Hal ini nampaknya susah kita mengerti karena dunia sekitar kita seringkali bersikap sebaliknya. Dimana kekecewaaan diutamakan dan disampaikan dengan kemarahan yang meledak-ledak. Karena lelah meledak-ledak, akhirnya malah mengabaikan masalah yang sebenarnya harus diselesaikan.

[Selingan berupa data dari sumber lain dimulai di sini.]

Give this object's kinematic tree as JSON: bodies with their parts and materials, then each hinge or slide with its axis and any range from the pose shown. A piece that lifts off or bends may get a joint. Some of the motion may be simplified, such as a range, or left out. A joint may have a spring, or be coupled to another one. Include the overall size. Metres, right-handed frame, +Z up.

- Kristus yang bangkit berbagi luka dan trauma
Bukan hanya hadir
menenangkan, Kristus yang bangkit menunjukkan tangan dan lambung-Nya untuk berbagi
luka dan trauma-Nya. Selain Yesus mau menujukkan fakta bahwa Ia sungguh bangkit
dengan tubuh jasmani. Kristus mau murid-murid-Nya mengetahui bahwa Kristus
tidak meninggalkan mereka namun turut menderita. Lebih jauh lagi, gerak Yesus
menunjukkan luka dan trauma membuat para murid-Nya belajar berani menerima
kenyataan bahwa hidup ini juga berisi derita selain sukacita. Dari sini kita
melihat bahwa Kristus yang bangkit bukan mau kita selalu optimis sampai abai
pada realita derita dan permasalahan. Masalah itu ada, luka dan trauma itu ada,
ayo dihadapi bersama jangan lari/ mutung.

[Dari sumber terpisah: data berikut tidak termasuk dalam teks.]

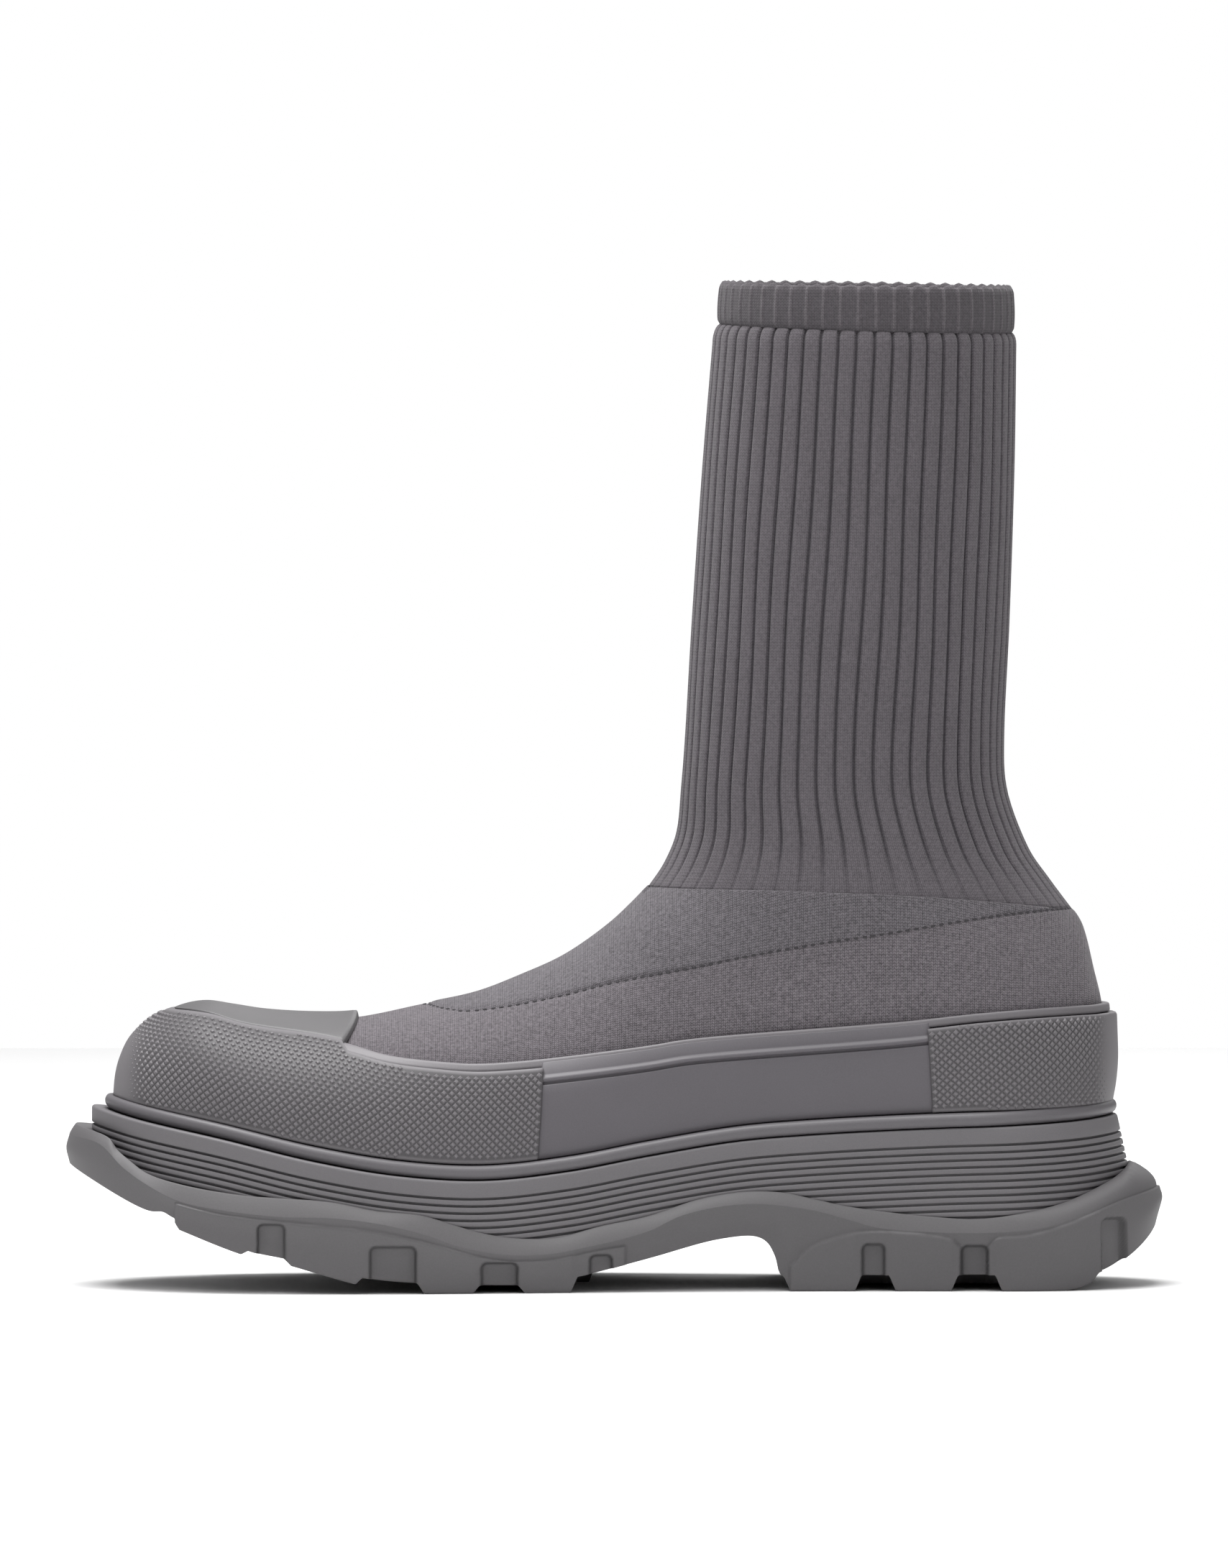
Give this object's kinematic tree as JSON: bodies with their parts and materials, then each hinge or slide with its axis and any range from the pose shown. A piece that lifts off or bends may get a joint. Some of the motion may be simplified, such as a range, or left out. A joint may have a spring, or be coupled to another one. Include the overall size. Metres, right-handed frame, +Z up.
{
  "type": "sock boot",
  "caption": "Pull-on knitted sock boot with ribbed shaft and turned cuff, rubber toe cap and foxing, on a thick ribbed midsole and a flared lugged outsole; right foot.",
  "frame": {"origin": "centre of the bounding box on the floor, under the arch", "axes": "+X from toe to heel, +Y towards the outer side of the foot, +Z up along the shaft"},
  "size_m": [0.329, 0.1216, 0.3005],
  "materials": {
    "outsole_rubber": "matte moulded",
    "midsole_rubber": "matte moulded",
    "foxing_rubber": "satin matte",
    "textured_rubber": "fine raised diamond texture",
    "knit": "matte knit",
    "insole_cloth": "matte cloth"
  },
  "bodies": {
    "root": {"outsole": "outsole_rubber", "midsole": "midsole_rubber", "welt_bead": "foxing_rubber", "toe_bumper": "textured_rubber", "toe_cap": "foxing_rubber", "side_band_inner": "foxing_rubber", "side_band_outer": "foxing_rubber", "heel_counter": "textured_rubber", "foxing_rim": "foxing_rubber", "upper": "knit", "insole": "insole_cloth"}
  },
  "joints": []
}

Kristus memiliki alasan yang sama untuk bersembunyi / lari seperti para murid. Tapi Kristus memberikan alasan yang lebih kuat bagi para murid untuk menghadapi orang-orang Yahudi dan Romawi yang menyebabkan trauma. Alasannya adalah untuk memulihkan jiwa-jiwa yang terluka dan mengalami trauma. Ayo temui mereka yang mungkin sedang rapuh, sedang lari dari persoalan, dan menutup diri. Katakanlah bahwa mereka tak sendiri menjalani hidup dalam perjuangan.

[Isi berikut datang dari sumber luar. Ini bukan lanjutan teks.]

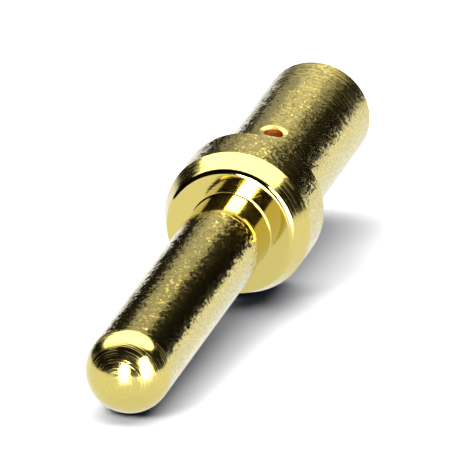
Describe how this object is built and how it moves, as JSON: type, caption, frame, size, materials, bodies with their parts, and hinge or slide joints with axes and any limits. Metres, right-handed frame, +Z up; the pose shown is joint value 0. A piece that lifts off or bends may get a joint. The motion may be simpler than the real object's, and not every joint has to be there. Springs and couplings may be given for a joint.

- Kristus yang bangkit membagikan daya pemulihan
Kristus yang
bangkit itu tahu bahwa murid-murid-Nya suka kasi alasan; wah tapi realita terlalu
berat. Maka dihembusilah mereka dengan Roh Tuhan sebagai daya yang menopang.
Sekaligus otoritas untuk menyatakan ada pengampunan dan keselamatan dari Tuhan
Allah bagi orang berdosa yang mengakui kesalahannya. Hal ini penting untuk dimiliki
para murid, sebab kuasa pengampunan Kristus itulah yang membuat manusia tak
lagi kerasan hidup dalam dosanya dan ingin terus hidup dalam indahnya
kebenaran.
Tindakan Yesus ini berhasil memulihkan
murid-murid-Nya.
- Lihatlah dalam Yohanes 20:28, cerita tentang Tomas sebagai bagian dari murid yang traumatis, susah percaya dan menutup diri menjadi murid yang mengakui bahwa Yesus Kristus adalah Tuhan dan Allahku!
- Lihatlah pula Kisah Para Rasul 5:27-32, cerita tentang para murid yang semula takut pada orang-orang Yahudi menjadi berani memberi kesaksian di depan Sanhedrin (Mahkamah Agama Yahudi). Mereka menyikapi Imam Besar yang (dalam Kis 5:28) menegur "Dengan keras kami melarang kamu mengajar dalam Nama itu. Namun ternyata, kamu telah memenuhi Yerusalem dengan ajaranmu dan kamu hendak menanggungkan darah Orang itu kepada kami." Petrus mewakili para murid menjawab "Kita harus lebih taat kepada Allah dari pada kepada manusia.” Mereka sanggup menjadi pemberani karena mereka berpegang pada kebenaran tentang fakta kebangkitan Yesus Kristus yang memulihkan.
Dengan demikian, sebagai
murid-murid-Nya yang sudah menerima damai sejahtera dan dipulihkan ada
kesempatan yang dianugerahkan bagi kita. Kita punya kesempatan untuk hadir
membawa damai sejahtera bagi sesama. Kita perlu berani terbuka membagikan luka
dan trauma demi memberi daya bagi mereka yang sedang bergumul dalam trauma.
Agar semua orang memiliki keberanian untuk pulih meski harus melewati pergumulan.